=== Short exercise ===
Please output the data below exactly as given, starting at its first line and stopping after the line that contains "return near_row * (1 - b) + far_row * b".

=== Provided data ===
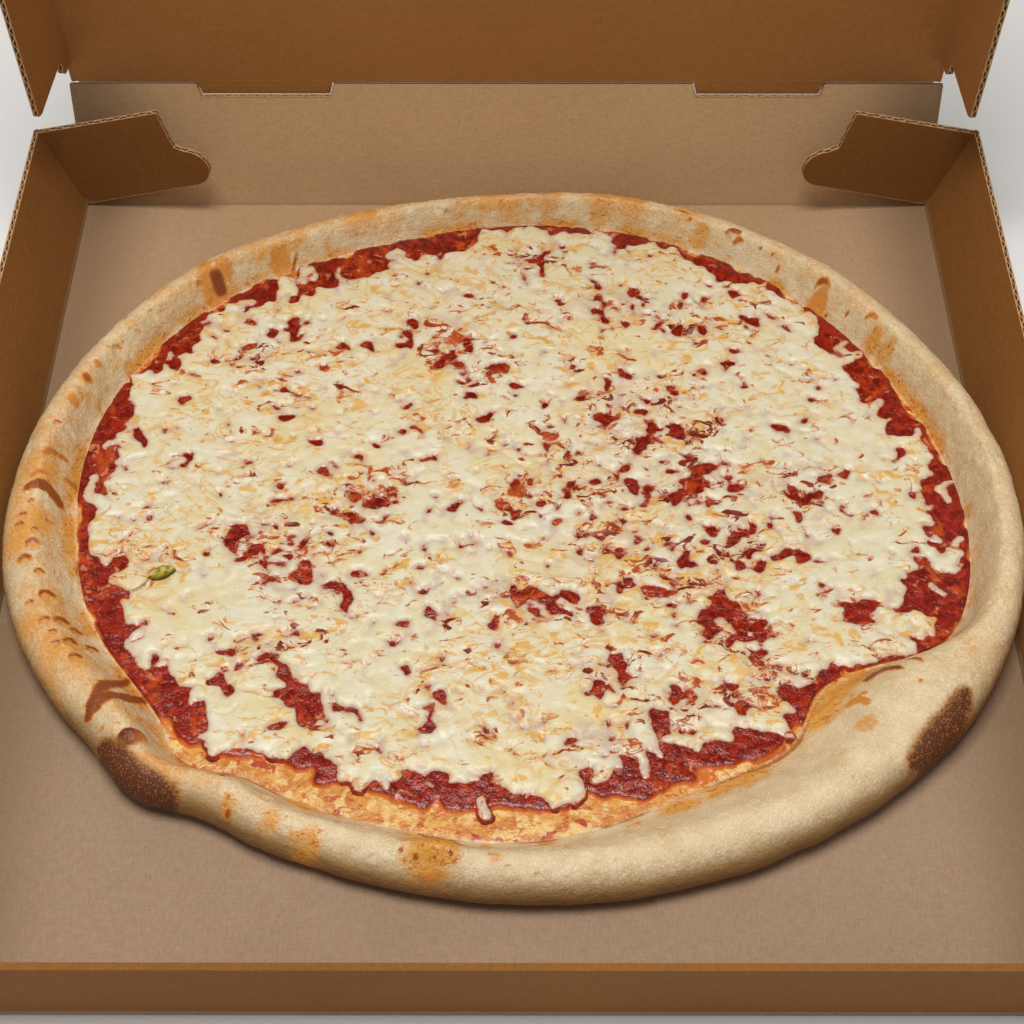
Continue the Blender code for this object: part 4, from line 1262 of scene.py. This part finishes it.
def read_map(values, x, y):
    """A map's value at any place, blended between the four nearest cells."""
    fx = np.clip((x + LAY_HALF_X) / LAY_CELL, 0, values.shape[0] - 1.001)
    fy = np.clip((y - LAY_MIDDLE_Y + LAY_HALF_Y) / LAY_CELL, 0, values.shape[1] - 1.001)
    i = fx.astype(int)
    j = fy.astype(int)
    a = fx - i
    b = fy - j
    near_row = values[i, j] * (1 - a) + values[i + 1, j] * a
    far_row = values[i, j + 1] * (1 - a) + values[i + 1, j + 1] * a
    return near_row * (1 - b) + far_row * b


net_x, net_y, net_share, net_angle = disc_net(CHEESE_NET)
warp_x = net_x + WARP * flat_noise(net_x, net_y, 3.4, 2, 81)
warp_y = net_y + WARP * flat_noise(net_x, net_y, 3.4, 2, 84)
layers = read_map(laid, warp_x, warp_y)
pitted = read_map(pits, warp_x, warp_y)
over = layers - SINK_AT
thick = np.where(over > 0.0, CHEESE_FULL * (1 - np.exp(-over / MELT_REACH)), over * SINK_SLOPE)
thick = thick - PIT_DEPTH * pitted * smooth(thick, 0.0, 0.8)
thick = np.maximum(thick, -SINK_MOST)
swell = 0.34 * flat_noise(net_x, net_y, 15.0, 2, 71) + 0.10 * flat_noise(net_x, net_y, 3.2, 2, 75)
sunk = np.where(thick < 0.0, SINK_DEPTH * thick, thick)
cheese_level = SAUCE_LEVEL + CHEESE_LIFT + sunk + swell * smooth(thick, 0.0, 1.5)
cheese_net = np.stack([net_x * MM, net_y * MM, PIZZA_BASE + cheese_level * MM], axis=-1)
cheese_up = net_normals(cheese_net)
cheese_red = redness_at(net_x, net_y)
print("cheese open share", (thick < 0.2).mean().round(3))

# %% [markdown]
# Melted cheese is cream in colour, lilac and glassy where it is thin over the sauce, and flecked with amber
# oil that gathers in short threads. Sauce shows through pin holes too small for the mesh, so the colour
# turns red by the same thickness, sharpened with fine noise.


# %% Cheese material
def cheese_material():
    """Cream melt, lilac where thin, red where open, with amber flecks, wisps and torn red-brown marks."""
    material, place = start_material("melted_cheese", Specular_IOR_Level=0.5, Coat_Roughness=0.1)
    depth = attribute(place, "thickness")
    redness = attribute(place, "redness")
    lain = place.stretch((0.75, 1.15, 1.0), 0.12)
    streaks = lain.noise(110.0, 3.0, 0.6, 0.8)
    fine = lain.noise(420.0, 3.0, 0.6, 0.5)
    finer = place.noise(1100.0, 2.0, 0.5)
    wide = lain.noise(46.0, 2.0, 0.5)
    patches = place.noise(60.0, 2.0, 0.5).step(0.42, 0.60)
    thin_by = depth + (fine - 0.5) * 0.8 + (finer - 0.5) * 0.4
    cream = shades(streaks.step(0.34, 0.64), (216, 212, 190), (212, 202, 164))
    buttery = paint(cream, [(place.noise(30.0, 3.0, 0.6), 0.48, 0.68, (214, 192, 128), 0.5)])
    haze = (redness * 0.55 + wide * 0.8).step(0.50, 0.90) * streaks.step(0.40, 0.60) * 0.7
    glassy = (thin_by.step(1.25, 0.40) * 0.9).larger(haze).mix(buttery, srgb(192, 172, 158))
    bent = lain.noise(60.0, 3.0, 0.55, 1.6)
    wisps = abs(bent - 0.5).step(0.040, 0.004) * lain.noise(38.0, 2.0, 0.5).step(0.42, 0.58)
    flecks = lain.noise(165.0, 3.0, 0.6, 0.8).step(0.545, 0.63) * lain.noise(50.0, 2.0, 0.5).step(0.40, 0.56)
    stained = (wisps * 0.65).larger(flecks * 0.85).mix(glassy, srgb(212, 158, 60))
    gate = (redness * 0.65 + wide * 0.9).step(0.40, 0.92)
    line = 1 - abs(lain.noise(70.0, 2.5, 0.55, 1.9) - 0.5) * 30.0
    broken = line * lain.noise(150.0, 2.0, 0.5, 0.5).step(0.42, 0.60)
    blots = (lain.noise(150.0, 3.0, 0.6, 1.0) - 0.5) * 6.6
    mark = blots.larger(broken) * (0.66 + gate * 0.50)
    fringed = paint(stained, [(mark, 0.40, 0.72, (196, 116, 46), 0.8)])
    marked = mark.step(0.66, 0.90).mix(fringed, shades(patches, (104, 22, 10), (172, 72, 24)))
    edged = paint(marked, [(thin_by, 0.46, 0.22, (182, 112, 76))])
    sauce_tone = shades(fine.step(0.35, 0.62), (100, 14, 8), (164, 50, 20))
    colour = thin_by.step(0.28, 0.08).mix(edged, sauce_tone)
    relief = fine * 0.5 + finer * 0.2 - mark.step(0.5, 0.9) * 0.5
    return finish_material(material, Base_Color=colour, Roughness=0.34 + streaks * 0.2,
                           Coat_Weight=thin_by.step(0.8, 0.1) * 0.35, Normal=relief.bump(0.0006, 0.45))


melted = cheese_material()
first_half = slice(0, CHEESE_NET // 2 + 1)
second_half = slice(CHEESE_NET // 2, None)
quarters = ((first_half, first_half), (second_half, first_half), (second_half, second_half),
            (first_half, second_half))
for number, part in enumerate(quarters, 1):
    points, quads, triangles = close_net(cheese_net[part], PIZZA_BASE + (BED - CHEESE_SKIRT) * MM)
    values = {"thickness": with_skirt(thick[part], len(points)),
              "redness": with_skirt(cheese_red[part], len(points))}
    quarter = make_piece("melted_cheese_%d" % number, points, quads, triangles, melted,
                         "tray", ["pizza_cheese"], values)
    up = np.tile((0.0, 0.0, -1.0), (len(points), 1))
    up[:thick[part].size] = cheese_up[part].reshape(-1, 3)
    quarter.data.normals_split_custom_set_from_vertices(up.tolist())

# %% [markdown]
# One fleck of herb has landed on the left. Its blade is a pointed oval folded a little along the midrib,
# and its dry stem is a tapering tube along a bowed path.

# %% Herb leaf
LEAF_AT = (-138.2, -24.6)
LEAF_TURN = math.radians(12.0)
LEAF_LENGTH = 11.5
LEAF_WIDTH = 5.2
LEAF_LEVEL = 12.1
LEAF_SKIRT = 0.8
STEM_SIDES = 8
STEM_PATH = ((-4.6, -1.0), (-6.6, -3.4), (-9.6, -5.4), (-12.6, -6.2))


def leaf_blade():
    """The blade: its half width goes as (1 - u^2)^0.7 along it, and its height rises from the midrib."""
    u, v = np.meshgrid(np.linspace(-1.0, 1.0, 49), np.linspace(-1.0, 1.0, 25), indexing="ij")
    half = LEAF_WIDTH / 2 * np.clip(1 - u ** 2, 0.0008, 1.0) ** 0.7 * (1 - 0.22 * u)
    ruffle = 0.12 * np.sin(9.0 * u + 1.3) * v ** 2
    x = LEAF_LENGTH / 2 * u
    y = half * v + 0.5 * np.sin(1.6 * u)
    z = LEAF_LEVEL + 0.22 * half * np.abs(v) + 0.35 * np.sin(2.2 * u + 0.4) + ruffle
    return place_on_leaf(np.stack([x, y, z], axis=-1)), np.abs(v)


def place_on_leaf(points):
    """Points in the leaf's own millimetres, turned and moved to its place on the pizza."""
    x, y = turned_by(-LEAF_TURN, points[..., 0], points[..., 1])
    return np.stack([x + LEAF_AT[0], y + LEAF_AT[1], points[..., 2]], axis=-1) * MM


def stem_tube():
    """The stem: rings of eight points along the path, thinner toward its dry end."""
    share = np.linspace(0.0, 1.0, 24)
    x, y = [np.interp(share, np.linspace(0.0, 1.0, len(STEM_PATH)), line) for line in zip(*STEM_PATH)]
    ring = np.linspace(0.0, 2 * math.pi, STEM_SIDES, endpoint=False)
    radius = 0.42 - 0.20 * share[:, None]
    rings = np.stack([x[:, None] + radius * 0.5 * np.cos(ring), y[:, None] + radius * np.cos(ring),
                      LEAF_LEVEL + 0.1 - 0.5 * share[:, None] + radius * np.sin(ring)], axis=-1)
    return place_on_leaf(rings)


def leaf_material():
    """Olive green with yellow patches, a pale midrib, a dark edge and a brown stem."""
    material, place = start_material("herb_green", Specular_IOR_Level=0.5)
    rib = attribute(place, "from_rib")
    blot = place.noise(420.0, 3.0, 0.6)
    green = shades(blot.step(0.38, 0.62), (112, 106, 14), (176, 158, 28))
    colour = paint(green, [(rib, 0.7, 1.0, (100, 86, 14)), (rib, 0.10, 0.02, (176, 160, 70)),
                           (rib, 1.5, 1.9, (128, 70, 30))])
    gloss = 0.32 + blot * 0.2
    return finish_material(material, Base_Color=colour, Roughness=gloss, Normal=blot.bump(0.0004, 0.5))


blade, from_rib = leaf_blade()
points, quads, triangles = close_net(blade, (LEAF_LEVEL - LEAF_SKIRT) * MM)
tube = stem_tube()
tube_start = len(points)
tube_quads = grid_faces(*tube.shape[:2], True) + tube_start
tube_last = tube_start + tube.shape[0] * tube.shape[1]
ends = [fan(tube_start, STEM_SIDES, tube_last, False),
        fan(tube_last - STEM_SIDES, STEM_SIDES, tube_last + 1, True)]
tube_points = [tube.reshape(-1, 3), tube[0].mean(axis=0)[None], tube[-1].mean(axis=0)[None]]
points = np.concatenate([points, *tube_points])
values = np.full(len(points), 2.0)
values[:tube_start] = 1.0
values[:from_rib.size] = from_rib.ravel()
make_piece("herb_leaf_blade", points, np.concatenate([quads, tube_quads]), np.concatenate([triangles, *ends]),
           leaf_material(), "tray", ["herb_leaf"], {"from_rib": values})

=== Exercise response ===
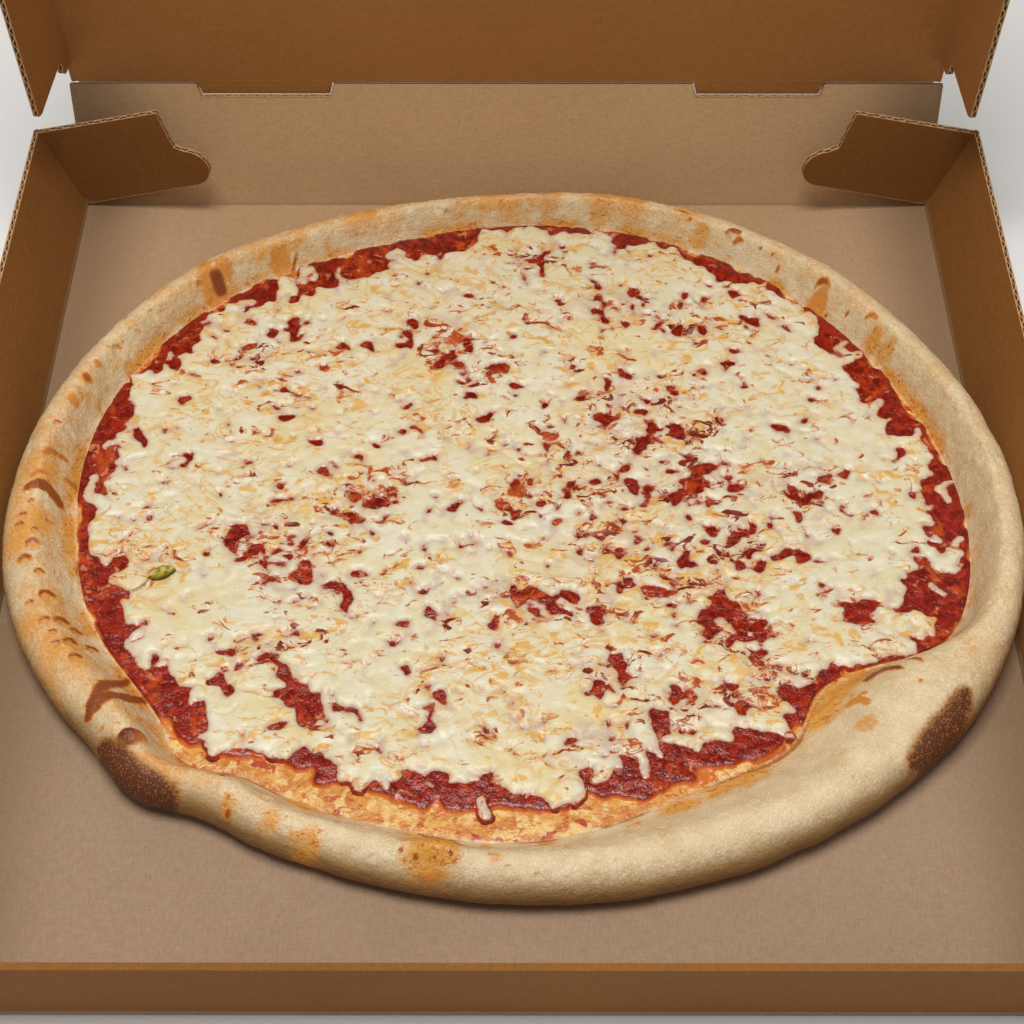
Continue the Blender code for this object: part 4, from line 1262 of scene.py. This part finishes it.
def read_map(values, x, y):
    """A map's value at any place, blended between the four nearest cells."""
    fx = np.clip((x + LAY_HALF_X) / LAY_CELL, 0, values.shape[0] - 1.001)
    fy = np.clip((y - LAY_MIDDLE_Y + LAY_HALF_Y) / LAY_CELL, 0, values.shape[1] - 1.001)
    i = fx.astype(int)
    j = fy.astype(int)
    a = fx - i
    b = fy - j
    near_row = values[i, j] * (1 - a) + values[i + 1, j] * a
    far_row = values[i, j + 1] * (1 - a) + values[i + 1, j + 1] * a
    return near_row * (1 - b) + far_row * b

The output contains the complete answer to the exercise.